Avant de quitter l’article des sénateurs, je veux vous dire que les élections des magistrats se font toutes par le sort ; on met tous les noms des nobles dans une boîte dont on en tire un au hasard. Ce qu’il y a de particulier, c’est qu’on n’en ôte jamais ; de sorte qu’on tirera cent noms de gens morts depuis longtemps avant que d’arriver à un vivant ; mais, ce qui est plus original encore, c’est qu’on a imaginé de faire, par toute l’Italie, de ce tirage un jeu de biribi. Chaque ponte met sur un nom ou sur plusieurs ; je ne puis pas bien vous dire le détail du reste.
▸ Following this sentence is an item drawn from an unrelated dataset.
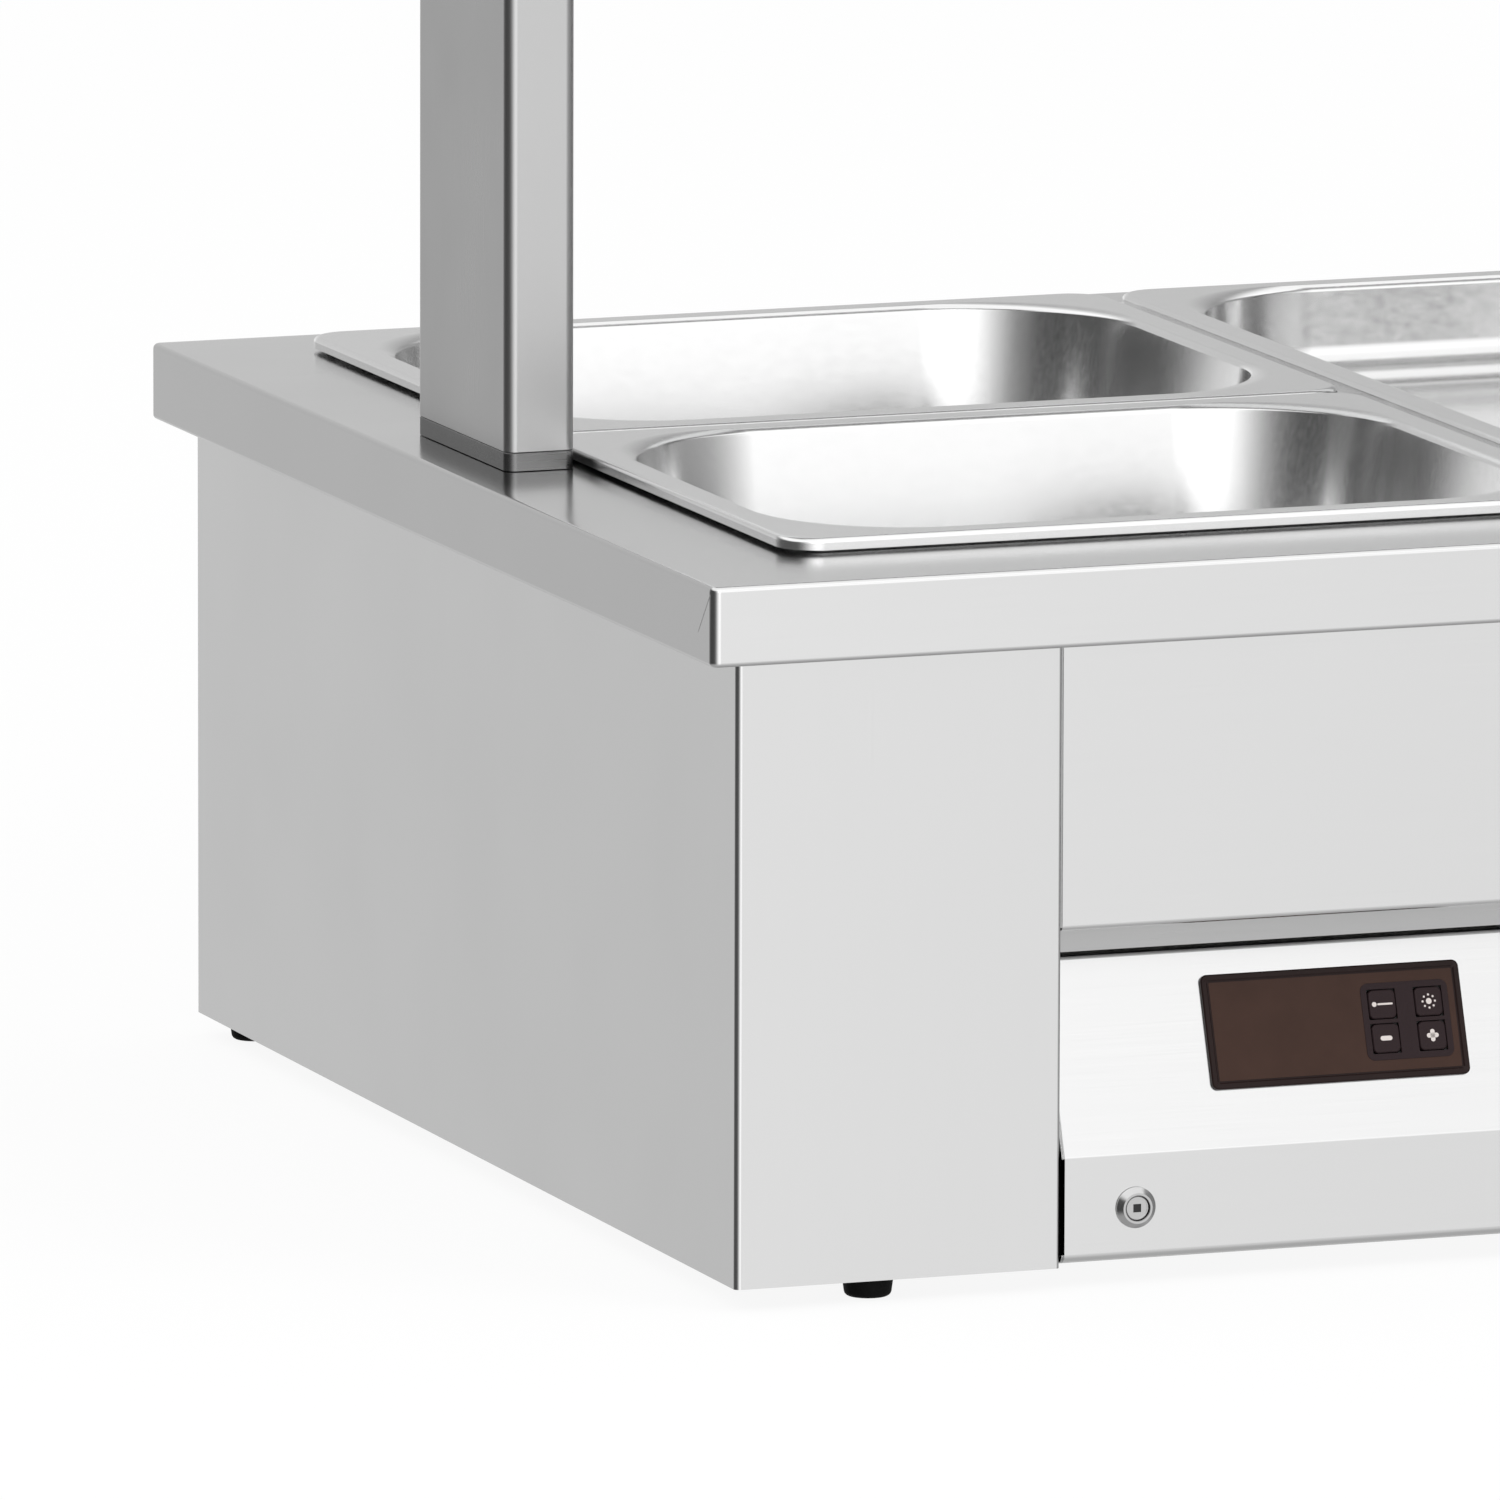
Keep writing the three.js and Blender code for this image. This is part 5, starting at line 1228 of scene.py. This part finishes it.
class BAINMARIE_OT_flap(Operator):
    """Builds the hinged control flap with its end gussets and the holes for what it carries"""

    bl_idname = "bain_marie.flap"
    bl_label = "Control flap"

    def execute(self, context):
        s = context.scene.bain_marie_flap
        cabinet = context.scene.bain_marie_cabinet
        low, high = box("control_flap")
        deep = low[1] + cabinet.recess_depth
        path = [(high[1], high[2]), (deep, high[2]), (low[1], low[2] + s.lower_face), (low[1], low[2]),
                (low[1] + s.flap_return, low[2])]
        bends = [cabinet.bend, cabinet.bend, s.lower_bend]
        outline = folded(path, bends, cabinet.sheet, 1)
        mesh = mesh_of("control_flap_sheet", prism(outline, low[0], high[0], "x"))
        mesh = cut(mesh, merged(*self.openings(s), *self.lock_holes(s, context.scene.bain_marie_locks)))
        add_piece("control_flap_sheet", mesh, "brushed_sheet_lengthwise", "flap", ["control_flap"],
                  "satin_steel")
        self.add_gussets(s, cabinet, bent_line(path, bends)[0])
        self.add_studs()
        return {"FINISHED"}

    def openings(self, s):
        """Cutters on the sloped face for the controller's case and the switch."""
        cutters = []
        for node, wall in (("controller_glass", s.case_wall), ("light_switch_housing", s.switch_wall)):
            low, high = slope_place(s, node)
            room = wall - s.hole_room
            cutters.append(on_slope(s, block((low[0] + room, low[1] + room, -through),
                                             (high[0] - room, high[1] - room, through))))
        return cutters

    def lock_holes(self, s, locks):
        """Round cutters on the lower face for the locks' sleeves."""
        front = box("control_flap")[0][1]
        places = [middle(f"{side}_lock_housing") for side, _ in SIDES]
        radius = locks.sleeve + s.hole_room
        return [rod(radius, -through, through, (x, front, z), "y") for x, _, z in places]

    def add_gussets(self, s, cabinet, face):
        """The end gussets: the flap's own outline closed behind, with a hole on the hinge stud."""
        low, high = box("control_flap")
        outline = np.concatenate([face, [(high[1], high[2] - 2 * s.pivot_inset)]])
        pivot = (low[1] + cabinet.recess_depth + s.pivot_inset, high[2] - s.pivot_inset)
        for side, sign in SIDES:
            outer = (low if sign < 0 else high)[0]
            sheet = prism(outline, outer - sign * cabinet.sheet, outer, "x")
            hole = rod(s.stud_hole, -through, through, (outer, *pivot), "x")
            mesh = cut(mesh_of(f"{side}_flap_gusset", sheet), hole)
            add_piece(f"{side}_flap_gusset", mesh, "brushed_sheet_lengthwise", "flap", slot="satin_steel")

    def add_studs(self):
        """The hinge studs: a shank in the gusset and a head inside it."""
        edge, head_edge = 0.2 * MM, 0.6 * MM
        for side, sign in SIDES:
            low, high = box(f"{side}_hinge_stud")
            run, head = high[0] - low[0], (high[2] - low[2]) / 2
            shank, neck = head * 0.625, 0.6 * run
            corners = [(0, 0), (shank, 0), (shank, neck), (head, neck), (head, run), (0, run)]
            profile = softened(corners, [edge, edge, edge, head_edge])
            profile[:, 1] *= -sign
            _, y, z = middle(f"{side}_hinge_stud")
            start = (high if sign > 0 else low)[0]
            add_piece(f"{side}_hinge_stud_turned", turned(profile, (start, y, z), "x"), "turned_steel",
                      stands_for=[f"{side}_hinge_stud"], slot="turned_steel")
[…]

Ce jeu se joue prodigieusement gros. La banque, qui est tenue par une compagnie formée pour cela, est de plusieurs millions. Malgré le désavantage extraordinaire qu’ont les pontes, la banque perdit dix mille louis au dernier tirage.
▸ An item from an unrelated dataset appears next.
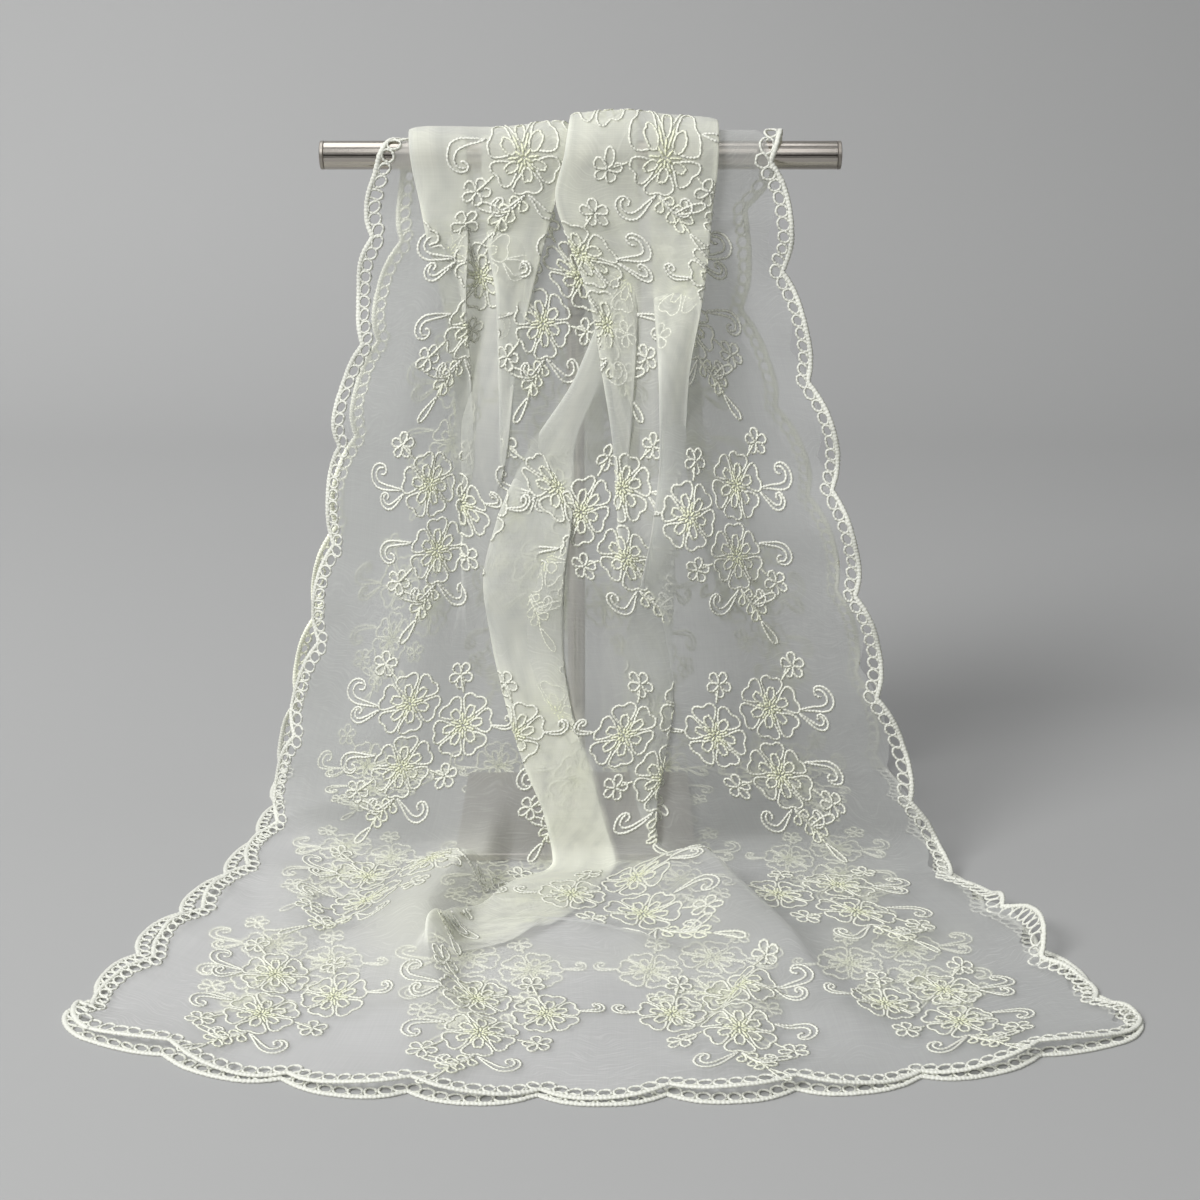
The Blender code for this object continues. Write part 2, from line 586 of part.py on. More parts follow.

Je joins ici une lettre pour notre ami Quintin, contenant un mémoire des principaux objets de curiosité que j’ai remarqué à Gênes ; j’y joins un catalogue de tableaux, en faveur du goût dominant que nous avons pour la peinture, M. le procureur-général et moi. Pour vous, mon gros Blancey, je n’ai garde de vous retenir si longtemps dans les églises ; ce serait un tour de force trop violent pour votre petite dévotion : allons, venez faire un tour avec moi à la comédie, cela n’est pas cher ; les premières places sont à 22 sous, encore ne sont-elles pas trop remplies, hors les dimanches. Les comédiens sont bons ; mais il n’est pas possible de s’imaginer à quel point les pièces qu’ils jouent sont misérables, surtout les tragédies[1]. J’ai commencé à goûter ici les plaisirs de la musique ita-


  1. On ne joue plus de tragédies. L’opéra seul attire le public au théâtre Carlo Felice.